Thanks for the info Craig.

This type of food labelling always makes me wonder. If there is a minimum of 49% of let's say chicken declared then what constitutes the rest. They don't declare that their food contains any fillers, such as cereals, which is good, but the next biggest ingredient according to them are the vitamins and minerals. 

Maybe I am being anal but I so wish that the whole wet cat food industry and their labelling would be more tightly regulated.

Just to point out that there is not an awful lot of fat in these pouches - so unless you feed dry, you need to supplement this with some other, more fatty food. Generally the advice is for commercial wet cat food to contain about 5-6% fat.

Also, and people probably know that I am a stickler for this, but you may want to supplement the taurine in your kitten's food. You can buy a powder that you just need to mix with a little water and add to the food. Or you can get some fresh prawns or chicken hearts and feed those a couple of times a week.

You cannot really overdose on it but a lack of it has serious consequences for your cat. Unfortunately, commercial cat food manufacturers don't always include enough because it is expensive.

No harm in giving Bozita a try - certainly got a higher meat content then these pouches, which isn't bad....


----------



## Kona

hobbs2004 said:


> This type of food labelling always makes me wonder.
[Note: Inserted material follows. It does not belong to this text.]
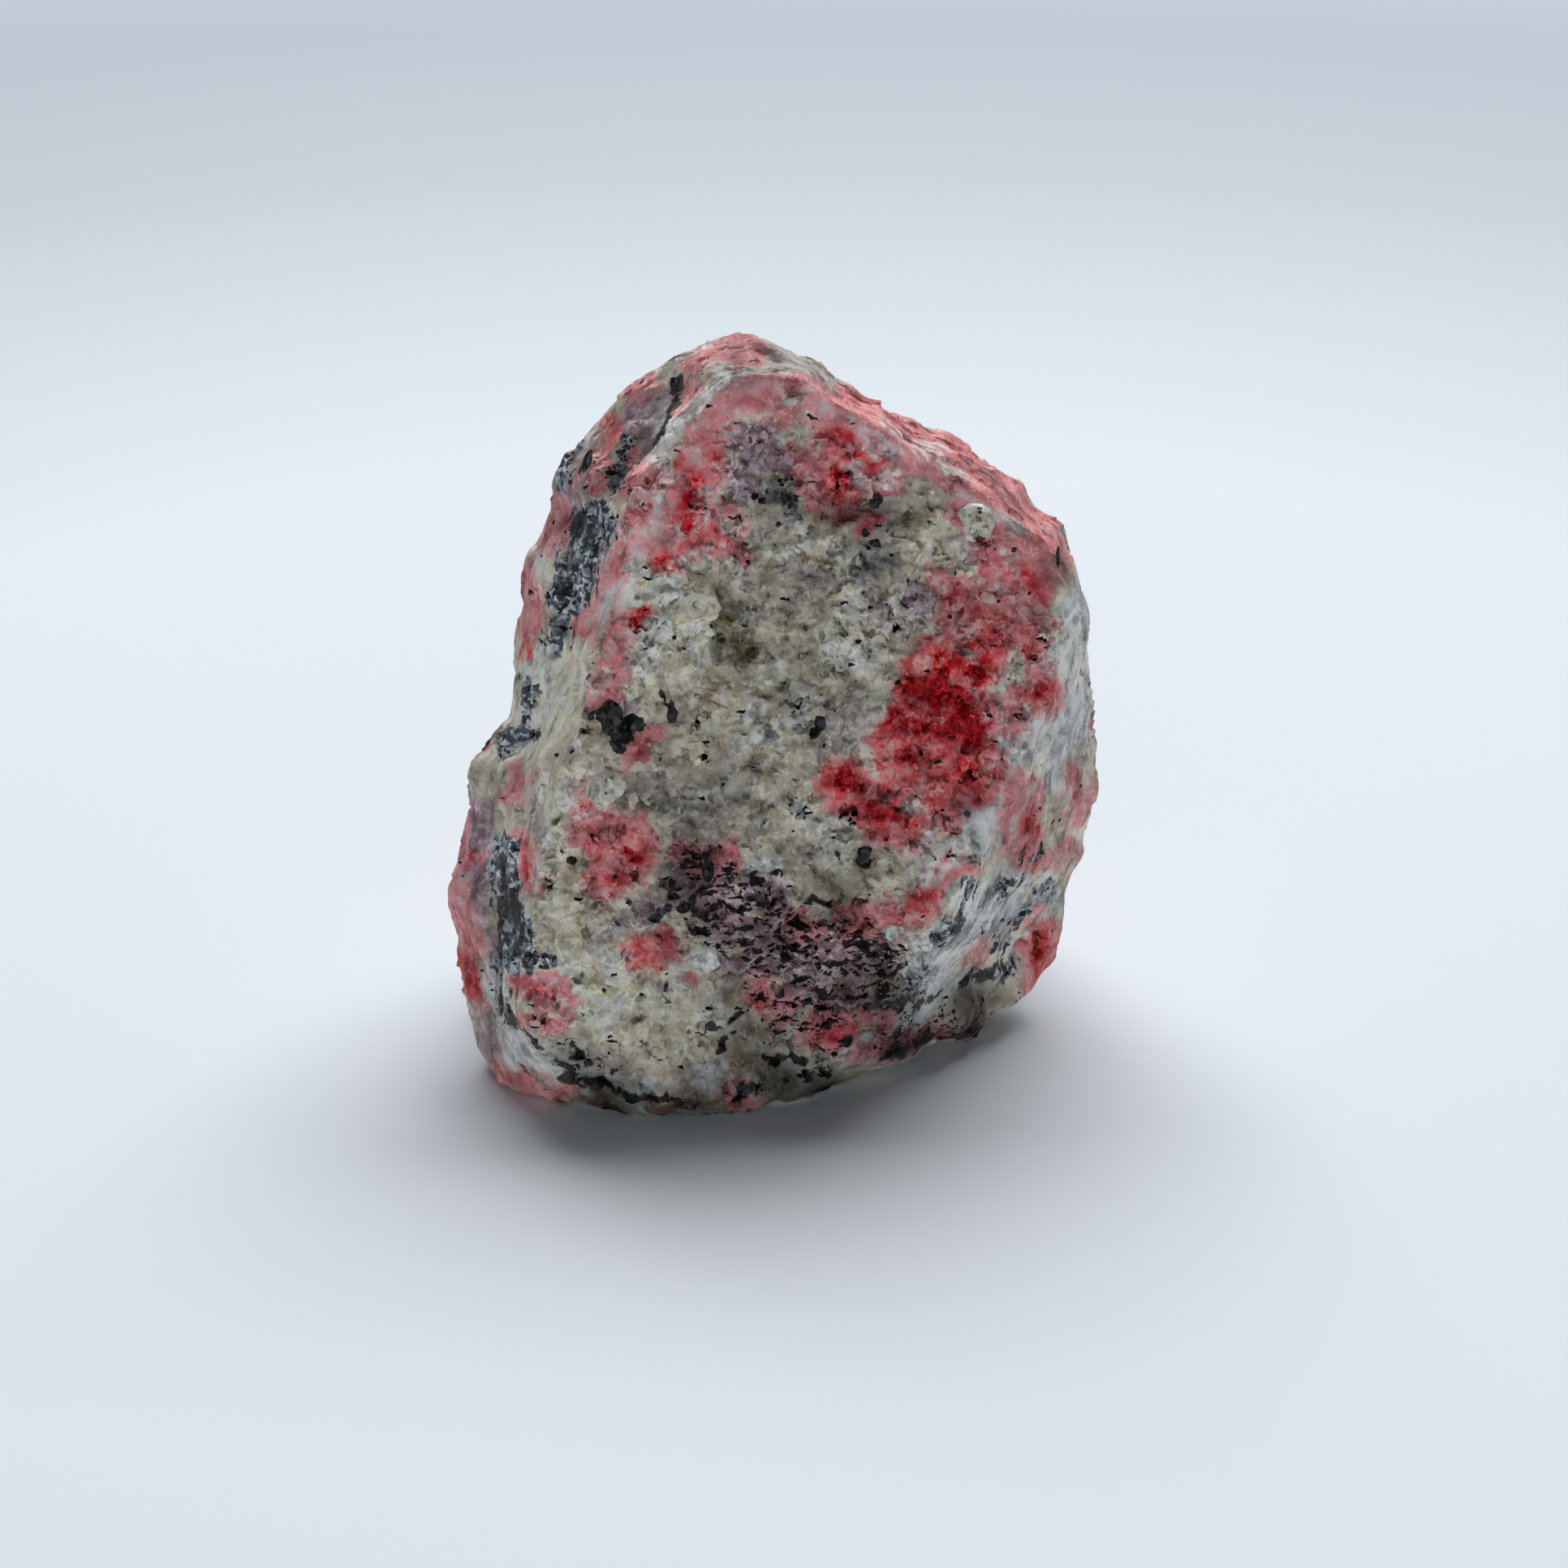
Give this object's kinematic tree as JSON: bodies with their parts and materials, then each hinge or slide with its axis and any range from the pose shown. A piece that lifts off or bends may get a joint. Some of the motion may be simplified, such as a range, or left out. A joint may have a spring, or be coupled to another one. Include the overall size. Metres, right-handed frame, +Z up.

If there is a minimum of 49% of let's say chicken declared then what constitutes the rest. They don't declare that their food contains any fillers, such as cereals, which is good, but the next biggest ingredient according to them are the vitamins and minerals.


It made me wonder too. I checked out a few labels in Tesco (I got a few strange looks as I spent ~20 minutes on the cat food isle ) and nearly all the cat food doesn't list what the other "filler" is - they really should list exactly what is in it. I'm happy for the price though - £2.40 for 12x85g was a bargain, cheaper than the ASDA Tiger Kitten food.



hobbs2004 said:


> Just to point out that there is not an awful lot of fat in these pouches - so unless you feed dry, you need to supplement this with some other, more fatty food. Generally the advice is for commercial wet cat food to contain about 5-6% fat.


I noticed that, the Tiger food we were feeding him before had ~5% I think. What would you suggest I supplement his diet with? Can I alternate between a good dry food and the Tescos Luxury pouches or is that not enough?



hobbs2004 said:


> Also, and people probably know that I am a stickler for this, but you may want to supplement the taurine in your kitten's food. You can buy a powder that you just need to mix with a little water and add to the food. Or you can get some fresh prawns or chicken hearts and feed those a couple of times a week.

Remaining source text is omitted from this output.